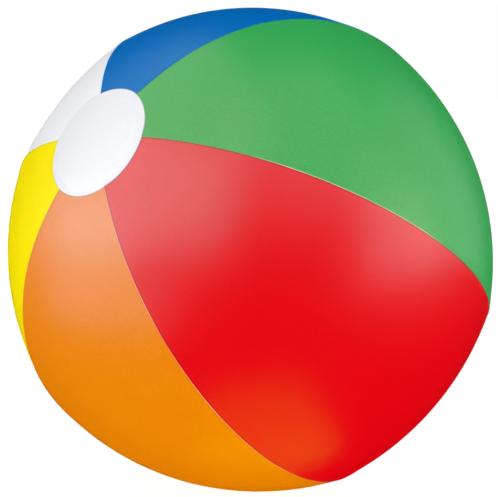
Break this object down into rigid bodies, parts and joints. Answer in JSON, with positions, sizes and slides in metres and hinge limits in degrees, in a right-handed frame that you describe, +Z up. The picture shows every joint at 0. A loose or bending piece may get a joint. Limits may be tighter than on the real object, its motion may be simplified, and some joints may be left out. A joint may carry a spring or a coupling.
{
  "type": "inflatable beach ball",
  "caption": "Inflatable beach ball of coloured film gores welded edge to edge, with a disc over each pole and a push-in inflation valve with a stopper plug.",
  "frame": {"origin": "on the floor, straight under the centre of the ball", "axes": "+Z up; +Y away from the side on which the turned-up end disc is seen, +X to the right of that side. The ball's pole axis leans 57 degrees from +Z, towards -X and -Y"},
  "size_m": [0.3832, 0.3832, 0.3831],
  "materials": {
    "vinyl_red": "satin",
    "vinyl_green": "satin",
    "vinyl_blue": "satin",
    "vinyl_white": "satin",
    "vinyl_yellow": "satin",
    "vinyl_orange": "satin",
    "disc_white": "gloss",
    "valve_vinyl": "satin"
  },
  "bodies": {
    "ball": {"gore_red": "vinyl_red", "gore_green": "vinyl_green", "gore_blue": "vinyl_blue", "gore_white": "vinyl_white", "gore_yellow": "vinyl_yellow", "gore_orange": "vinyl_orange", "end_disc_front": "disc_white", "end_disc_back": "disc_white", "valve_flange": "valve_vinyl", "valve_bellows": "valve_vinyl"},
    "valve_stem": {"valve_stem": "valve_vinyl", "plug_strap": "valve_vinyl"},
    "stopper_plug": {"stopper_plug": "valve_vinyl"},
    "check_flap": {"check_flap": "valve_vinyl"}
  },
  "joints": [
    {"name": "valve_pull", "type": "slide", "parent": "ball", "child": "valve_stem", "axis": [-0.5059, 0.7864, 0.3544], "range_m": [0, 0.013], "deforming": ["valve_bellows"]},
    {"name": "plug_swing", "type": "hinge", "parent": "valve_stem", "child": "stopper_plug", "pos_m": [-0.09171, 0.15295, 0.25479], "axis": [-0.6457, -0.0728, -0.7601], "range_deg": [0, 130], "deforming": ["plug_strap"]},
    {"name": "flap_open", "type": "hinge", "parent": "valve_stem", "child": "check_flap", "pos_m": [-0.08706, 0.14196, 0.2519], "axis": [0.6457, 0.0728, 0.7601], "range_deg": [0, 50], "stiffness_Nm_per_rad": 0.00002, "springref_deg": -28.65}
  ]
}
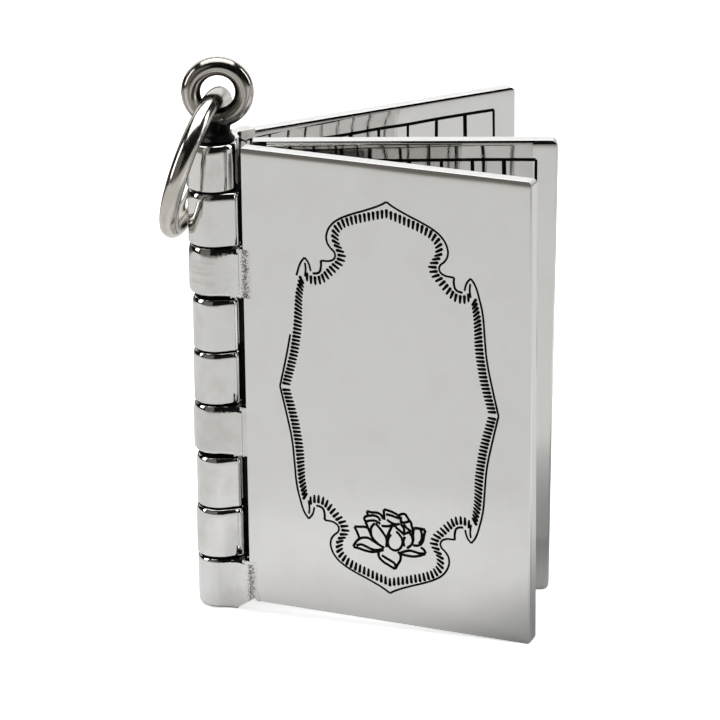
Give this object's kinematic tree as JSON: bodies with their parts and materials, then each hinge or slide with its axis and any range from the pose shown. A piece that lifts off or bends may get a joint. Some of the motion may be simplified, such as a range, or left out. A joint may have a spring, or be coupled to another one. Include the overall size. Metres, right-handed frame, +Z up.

----------

§ Prompt: Repeat every line of the data, exactly and in full.

§ Reply to the exercise:
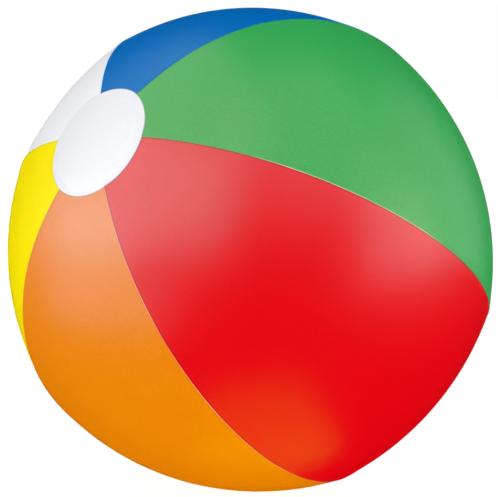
Break this object down into rigid bodies, parts and joints. Answer in JSON, with positions, sizes and slides in metres and hinge limits in degrees, in a right-handed frame that you describe, +Z up. The picture shows every joint at 0. A loose or bending piece may get a joint. Limits may be tighter than on the real object, its motion may be simplified, and some joints may be left out. A joint may carry a spring or a coupling.
{
  "type": "inflatable beach ball",
  "caption": "Inflatable beach ball of coloured film gores welded edge to edge, with a disc over each pole and a push-in inflation valve with a stopper plug.",
  "frame": {"origin": "on the floor, straight under the centre of the ball", "axes": "+Z up; +Y away from the side on which the turned-up end disc is seen, +X to the right of that side. The ball's pole axis leans 57 degrees from +Z, towards -X and -Y"},
  "size_m": [0.3832, 0.3832, 0.3831],
  "materials": {
    "vinyl_red": "satin",
    "vinyl_green": "satin",
    "vinyl_blue": "satin",
    "vinyl_white": "satin",
    "vinyl_yellow": "satin",
    "vinyl_orange": "satin",
    "disc_white": "gloss",
    "valve_vinyl": "satin"
  },
  "bodies": {
    "ball": {"gore_red": "vinyl_red", "gore_green": "vinyl_green", "gore_blue": "vinyl_blue", "gore_white": "vinyl_white", "gore_yellow": "vinyl_yellow", "gore_orange": "vinyl_orange", "end_disc_front": "disc_white", "end_disc_back": "disc_white", "valve_flange": "valve_vinyl", "valve_bellows": "valve_vinyl"},
    "valve_stem": {"valve_stem": "valve_vinyl", "plug_strap": "valve_vinyl"},
    "stopper_plug": {"stopper_plug": "valve_vinyl"},
    "check_flap": {"check_flap": "valve_vinyl"}
  },
  "joints": [
    {"name": "valve_pull", "type": "slide", "parent": "ball", "child": "valve_stem", "axis": [-0.5059, 0.7864, 0.3544], "range_m": [0, 0.013], "deforming": ["valve_bellows"]},
    {"name": "plug_swing", "type": "hinge", "parent": "valve_stem", "child": "stopper_plug", "pos_m": [-0.09171, 0.15295, 0.25479], "axis": [-0.6457, -0.0728, -0.7601], "range_deg": [0, 130], "deforming": ["plug_strap"]},
    {"name": "flap_open", "type": "hinge", "parent": "valve_stem", "child": "check_flap", "pos_m": [-0.08706, 0.14196, 0.2519], "axis": [0.6457, 0.0728, 0.7601], "range_deg": [0, 50], "stiffness_Nm_per_rad": 0.00002, "springref_deg": -28.65}
  ]
}
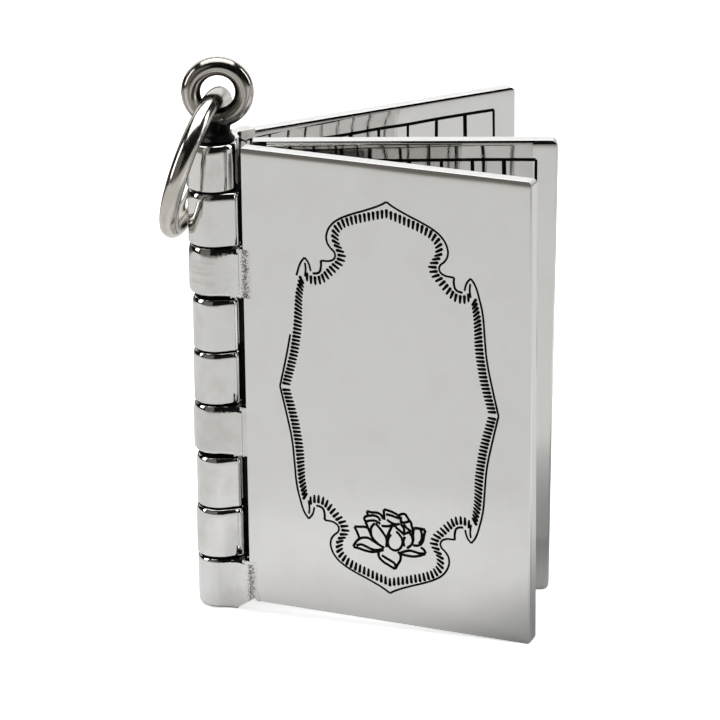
Give this object's kinematic tree as JSON: bodies with their parts and materials, then each hinge or slide with its axis and any range from the pose shown. A piece that lifts off or bends may get a joint. Some of the motion may be simplified, such as a range, or left out. A joint may have a spring, or be coupled to another one. Include the overall size. Metres, right-handed frame, +Z up.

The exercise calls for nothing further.